The blanking signal is used as a safety protection to make sure the computer is running. One of the display PIA outputs also goes to a timer IC. The way the timer is set up, as long as the display PIA signal going to the to the timer input toggles high/lowfast enough (the time interval is set by a cap/resistor values) the timer output (the blanking) will stay HIGH.
The blanking being HIGH assumes that the computer is running OK and the display is turned on. If the display is not operating, the display PIA that stimulates the blanking timer is not pulsing so the blanking stays LOW.
Now that we know how the blanking goes high and low. How does the computer handle that as a safety feature to turn off lamps, solenoids, etc? Through the use of 7408 AND gates. 7408 is a two input AND gate. That means each gate has two inputs and one output.
[quoted image]
Here is our AND symbol. Pretend this gate is in the solenoid section of the mpu/driver. Lets call 'A' the solenoid PIA signal and 'B' the the blanking signal.
You can see the truth table there. The blanking must be high and the solenoid pia must go high for the 7408 output 'X' to go high and turn on the 2n4401 predriver to fire the coil.
The same principle is applied on the lamp columns, AND gated with blanking/PIA using a 7408 to predriver a 2n6427

#8 5 years ago
Quoted from wdennie:

Wayout, so what does the crystal do?
I have a space shuttle sys 9 that wouldn't boot, the crystal had no output, replaced it and game booted.

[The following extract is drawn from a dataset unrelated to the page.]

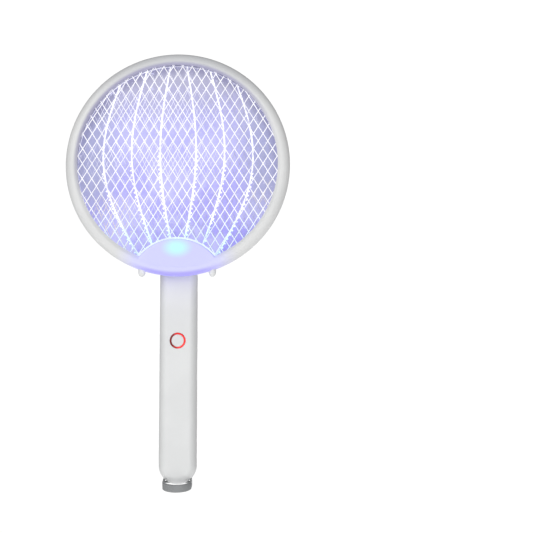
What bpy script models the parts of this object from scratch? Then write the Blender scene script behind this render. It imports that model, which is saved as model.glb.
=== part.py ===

Most modern microprocessors need an oscillating signal to synchronize circuits and act as a sort of "metronome" to perform instructions. Typically, anything microprocessor controlled that is dead, the rule of thumb is to first check power and clock. In fact, I had a friends giant digital wall clock that was dead. It only has some big transistors to drive some giant LED segments and a single microprocessor with a small crystal oscillator attached to it. That little oscillator was no longer pulsing.